Understanding the needs and desires of the other party.

I was a nurse for 11 years in Texas (six years in McAllen and five years in Houston). If you want to hear a remarkably inspiring, incredibly funny, and moving story (yes, it’s all that), take me out for coffee and ask me about my nursing. I’m bringing up nursing because it allowed me to learn very early on that empathy was a very important leadership trait.

First of all, not all nurses are empathetic. Empathy is certainly something you get formerly introduced to in the nursing program, but not all nurses are genuinely empathetic. Empathy is something you develop if you’re lucky.

But even prior to nursing, one of my former bosses, Charles L. H. (New Media Director for the also former, WHERE Magazines International) had indirectly introduced me to the notion of empathy in a roundabout way when he handed me Sun Tzu’s, The Art of War.

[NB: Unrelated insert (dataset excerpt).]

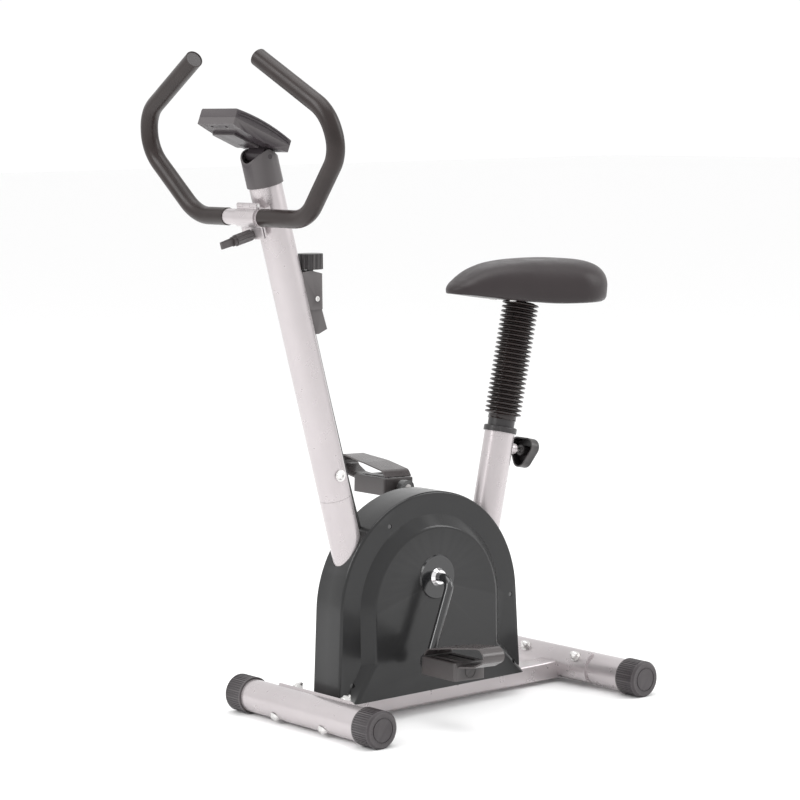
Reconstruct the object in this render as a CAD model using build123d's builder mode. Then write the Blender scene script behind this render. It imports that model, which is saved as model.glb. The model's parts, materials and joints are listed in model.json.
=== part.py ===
"""Upright home exercise bike, built as separate pieces around one steel frame.

Units are millimetres. +Z is up, the rider faces -Y, and the rider's left is +X.
The origin is on the floor, under the middle of the whole machine.
"""

import os
from math import cos, radians, sin, tan

from build123d import *

os.makedirs("parts", exist_ok=True)

# ---------------------------------------------------------------- driving dimensions
mid_y = 55.0                  # halfway between the two feet
wheelbase = 555.0

foot_z = 30.0                 # axis height of both foot tubes
foot_r = 27.0
foot_wall = 2.0
front_half_width = 186.0
rear_half_width = 204.5
cap_r = 30.5
cap_length = 41.0
cap_wall = 5.0
cap_ribs = 48
plate_t = 4.0
plate_half_width = 90.0
bolt_x = 62.0
bolt_r = 4.0
bolt_angle = 50.0             # foot bolts, from vertical towards the middle of the bike

rail_w = 40.0
rail_h = 31.0
rail_top = 38.0
rail_wall = 2.0

post_lean = 14.5
post_r = 26.0
post_wall = 2.0
post_foot_y = mid_y - 122.6
post_joint = 380.0            # where the upper post meets the lower one
post_top = 925.0

seat_lean = 13.0
seat_r = 25.5
seat_wall = 2.0
seat_foot_y = mid_y + 35.6
seat_tube_top = 453.5
stem_r = 19.0                 # the sliding seat post
stem_wall = 2.0

crank_y = mid_y - 47.6
crank_z = 225.0
crank_length = 137.0
crank_angle = 22.0            # near arm, from straight down towards the front
crank_r = 7.5
crank_x = 86.0                # where the shaft turns into the arm
eye_x = 88.0
pedal_x = 105.0               # inboard face of a pedal
pedal_w = 83.5
pedal_l = 64.0
pedal_h = 29.0
pedal_tilt = 2.5              # rear edge of a pedal hangs this much lower

case_y = mid_y - 46.0
case_arch_z = 174.0
case_r = 189.0
case_half = 34.0
case_face = 50.0              # outside of the raised panel
case_wall = 2.5
case_bottom = 38.4
panel_r = 130.0

wheel_z = 112.0
wheel_r = 62.0
belt_x = -42.0
belt_w = 8.0
drive_r = 70.0
driven_r = 18.0

bar_y = mid_y - 376.5
bar_z = 820.7
bar_tilt = 9.9
bar_r = 12.7
bar_wall = 1.5
grip_r = 14.0
bar_corners = ((140.6, 0.0), (241.8, 104.2), (229.3, 163.6), (82.4, 247.1))
bar_bends = (73.0, 56.0, 60.0)
plug_t = 3.0                  # the tube stops this far inside the end of each grip
control_y = mid_y - 261.9     # axis of the tension dial
control_screw = (control_y + 3.5, 689.0)
left_grip_x = 31.0
right_grip_x = -58.0

slip = 0.05                   # radial clearance of a running fit
gap = 0.3                     # clearance between other moving faces


def leaning_plane(foot_y, lean):
    """Plane square to a leaning tube: local z runs up the tube, local y towards its rear."""
    a = radians(lean)
    return Plane(origin=(0, foot_y, 0), x_dir=(1, 0, 0), z_dir=(0, sin(a), cos(a)))


def arc_band(centre, r_in, r_out, start, sweep):
    """Sketch a curved band between two radii."""
    with BuildLine() as outline:
        outer = CenterArc(centre, r_out, start, sweep)
        inner = CenterArc(centre, r_in, start, sweep)
        Line(outer @ 0, inner @ 0)
        Line(outer @ 1, inner @ 1)
    make_face(outline.edges())


def side_plane(x, side=1):
    """Plane facing outwards at a distance x from the middle, with local y up."""
    return Plane(origin=(side * x, 0, 0), x_dir=(0, side, 0), z_dir=(side, 0, 0))


post_plane = leaning_plane(post_foot_y, -post_lean)
seat_plane = leaning_plane(seat_foot_y, seat_lean)
foot_ys = {"front": mid_y - wheelbase / 2, "rear": mid_y + wheelbase / 2}
half_widths = {"front": front_half_width, "rear": rear_half_width}
inward = {"front": 1, "rear": -1}
pieces = {}

# ---------------------------------------------------------------- feet
plate_r = foot_r + plate_t
below_floor = Plane.XY.offset(-20)
all_bolt_planes = []

for end, foot_y in foot_ys.items():
    towards = inward[end]
    a = radians(bolt_angle)
    bolt_planes = [
        Plane(origin=(x, foot_y, foot_z), x_dir=(1, 0, 0), z_dir=(0, towards * sin(a), cos(a)))
        for x in (-bolt_x, bolt_x)
    ]
    all_bolt_planes += bolt_planes

    tube_half = half_widths[end] - cap_wall - 0.5
    with BuildPart() as foot_tube:
        with BuildSketch(Plane.YZ):
            with Locations((foot_y, foot_z)):
                Circle(foot_r)
                Circle(foot_r - foot_wall, mode=Mode.SUBTRACT)
        extrude(amount=tube_half, both=True)
        with BuildSketch(*bolt_planes):
            Circle(bolt_r + 0.2)
        extrude(amount=2 * foot_r, both=True, mode=Mode.SUBTRACT)
    pieces[f"{end}_foot_tube"] = foot_tube

    for hand, side in (("left", 1), ("right", -1)):
        face = Plane(
            origin=(side * half_widths[end], foot_y, foot_z), x_dir=(0, 1, 0), z_dir=(-side, 0, 0)
        )
        with BuildPart() as cap:
            with BuildSketch(face):
                Circle(cap_r)
            extrude(amount=cap_length)
            chamfer(cap.edges().group_by(Axis.X)[-1 if side > 0 else 0], length=3.5)
            with BuildSketch(face.offset(cap_wall)):
                Circle(foot_r + 0.05)
            extrude(amount=cap_length, mode=Mode.SUBTRACT)
            with BuildSketch(face):
                Circle(20)
                Circle(18.5, mode=Mode.SUBTRACT)
            extrude(amount=0.8, mode=Mode.SUBTRACT)
            with BuildSketch(face.offset(6)):
                with PolarLocations(cap_r, cap_ribs):
                    Rectangle(1.6, 1.7)
            extrude(amount=cap_length - 9, mode=Mode.SUBTRACT)
            with BuildSketch(below_floor):
                with Locations((side * half_widths[end], foot_y)):
                    Rectangle(200, 100)
            extrude(amount=20, mode=Mode.SUBTRACT)
        pieces[f"{end}_{hand}_foot_cap"] = cap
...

I read it front to back and back to front, often parked on a paragraph just to make sure I had understood its meaning. Perhaps, it was in the way that the book was presented to me, that I felt I really needed to understand the book’s teachings in order to be successful.

Looking back, I could see how the foundations of negotiating and strategy were being formed within me, and how my nursing allowed me to hone down on developing empathy.

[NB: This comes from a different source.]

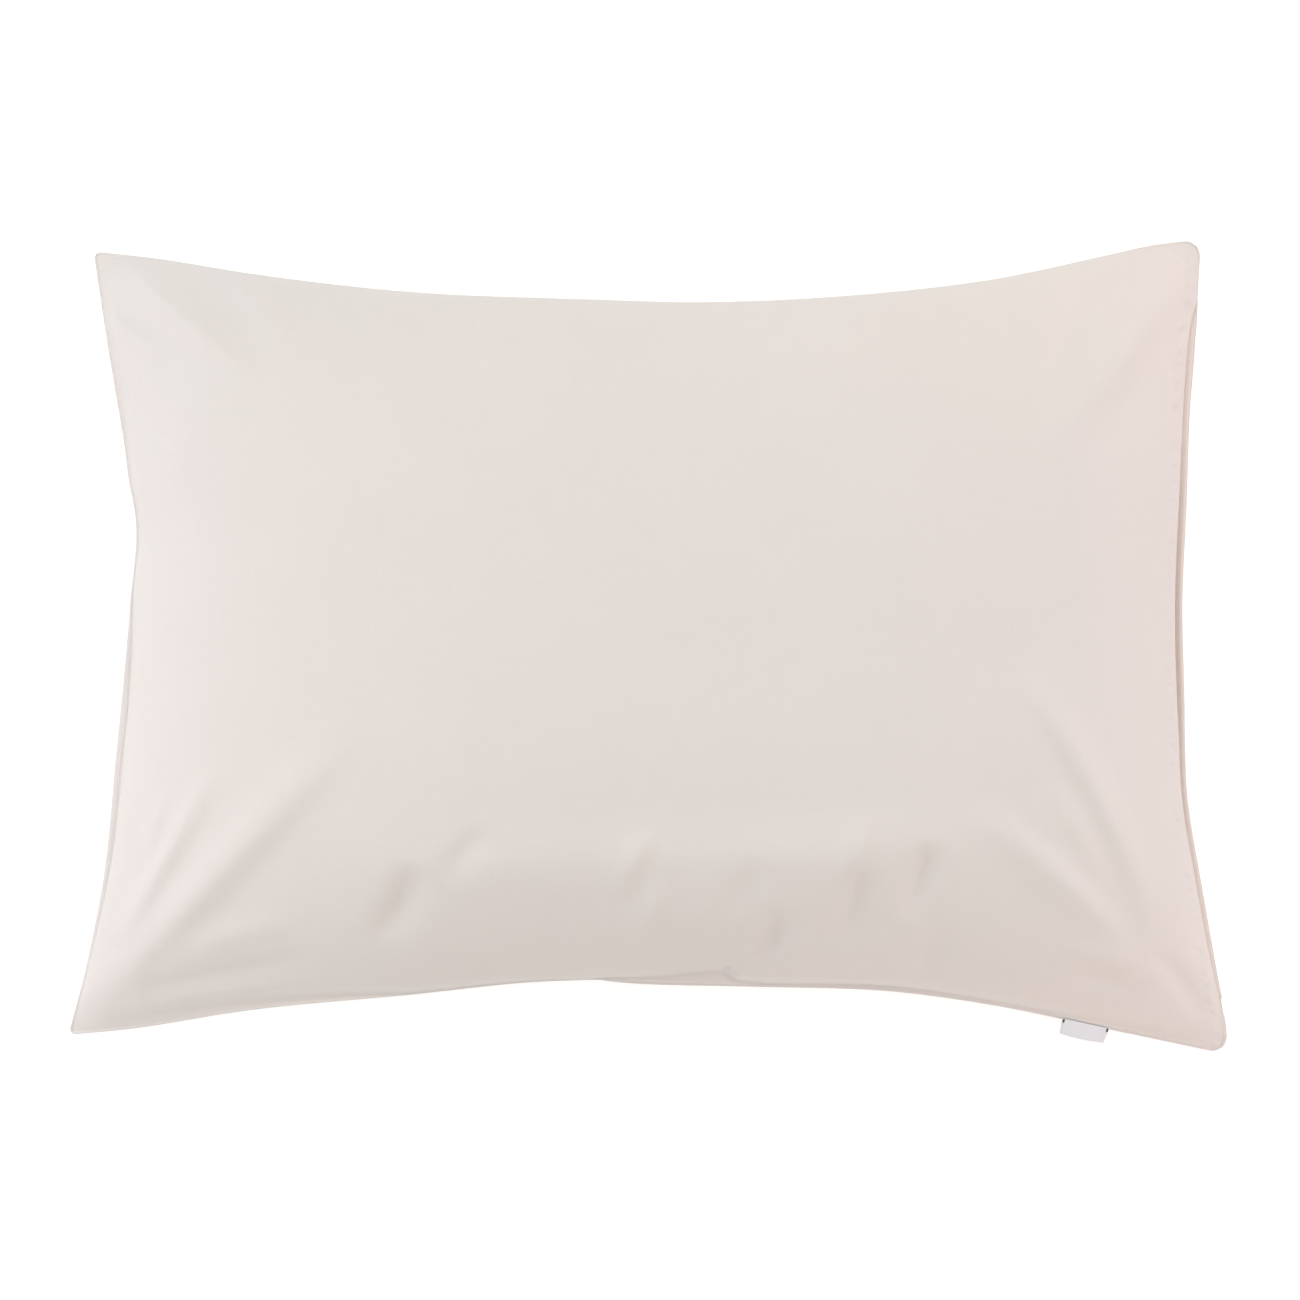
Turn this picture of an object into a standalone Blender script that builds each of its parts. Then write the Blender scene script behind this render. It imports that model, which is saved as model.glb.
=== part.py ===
"""A plain cotton pillowcase on its pillow, lying on its back.

Metres, +Z up.  The origin is the middle of the outline, at the level of the
surface that the pillow rests on.  +X points to the open end of the case, and
+Y to its upper long side.

Three sewn pieces: the filled case, whose front and back panels are joined
round three sides, the back panel's hem, which stands out under the front
panel's edge at the open end, and a folded side label in the lower seam.
"""

import math
from collections import namedtuple

import bmesh
import bpy
import numpy as np
from mathutils import Vector

# ---------------------------------------------------------------- dimensions

CROWN_TOP = 0.145          # highest point of the front panel
SEAM_HEIGHT = 0.062        # height of the side seams, half way along a side
BELLY_DEPTH = 0.075        # how far the back panel would hang without a floor
FLOOR_BLEND = 0.005        # softness of the line where the back lies flat

SEAM_THICKNESS = 0.0026    # the panels' turned edges in a sewn seam
MOUTH_THICKNESS = 0.0045   # the same at the open end, with the slot in it
MOUTH_SPREAD = 0.14        # share of the half length over which the rim thickens
SLOT_THICKNESS = 0.0021    # room for the back hem under the front panel
SLOT_DEPTH = 0.020         # how far that room reaches in under the front
SLOT_REACH = 0.87          # share of the open end that it runs along

HEM_THICKNESS = 0.0015     # the back panel's doubled hem
HEM_INSET = 0.018          # how far the hem reaches in under the front
HEM_NOSE = 0.0009          # length of the rounded outer fold of the hem
HEM_NOSE_STEPS = 3
HEM_END_GAP = 0.0012       # clearance at both ends of the slot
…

Basically, it’s coming to the table with the knowledge that the other party is no less better than you because they are human just like you.

The notion that the skills of negotiation are based on a tough and unfaltering poker-faced attitude has never been wrong. For me, an empathetic and confident approach goes a long way to both parties achieving the desired outcome.

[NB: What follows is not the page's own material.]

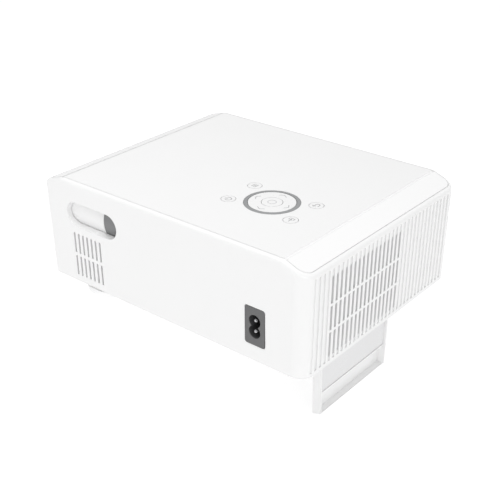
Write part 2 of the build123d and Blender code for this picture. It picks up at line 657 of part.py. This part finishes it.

The secrets of negotiating are:
1. Understanding the needs and desires of the other party;
2. Understanding and knowing the extent of their resources that they are able to draw from;
3. Knowing what skills, value, and resources you are able to provide;
4. Knowing what you are going to be comfortable with.

Basically, it’s coming to the table with the knowledge that the other party is no less better than you because they are human just like you.

It wasn’t hard to learn this, especially when you had to talk a grown man into allowing you to insert a rubber catheter into this urinary meatus i.e. penis. I’ve always said that nurses made great PR reps and negotiators.

I’m not saying that one would have needed to be a nurse or be in a similar profession to develop PR and negotiating skills. I’m just saying that many of the situations that nurses find themselves call for PR and negotiating skills to some degree.

After I left nursing (yet another amazing over coffee story), I quickly found myself in the world of freelance *something*. As most freelancers know, you may be great at what you do, but when it comes to negotiating what you’re worth, that is definitely something you have to learn to be comfortable with.

It was like that for me, anyway. It took some time for me to feel comfortable. Comfortable in stating a fee I would accept in exchange for a set of skills that were needed.

When I look back at my early days of freelancing I could see which clients were empathetic when it came to negotiating fees and resources, and those that were not. I am grateful. Having others being considerate of my needs as a personal approach to a business engagement taught me, likewise.

Regardless of who or what the company is, their net worth or rank, my first thought when it comes to negotiating any contract is that we are both humans, trying to figure out what are the best ways to work together, where both parties can be happy.

Next time you find you’re about to enter into any manner of negotiating, try empathy. It may surprise you.

Thank you for taking the time to read this. You may not agree with the things I write about. That’s perfectly okay.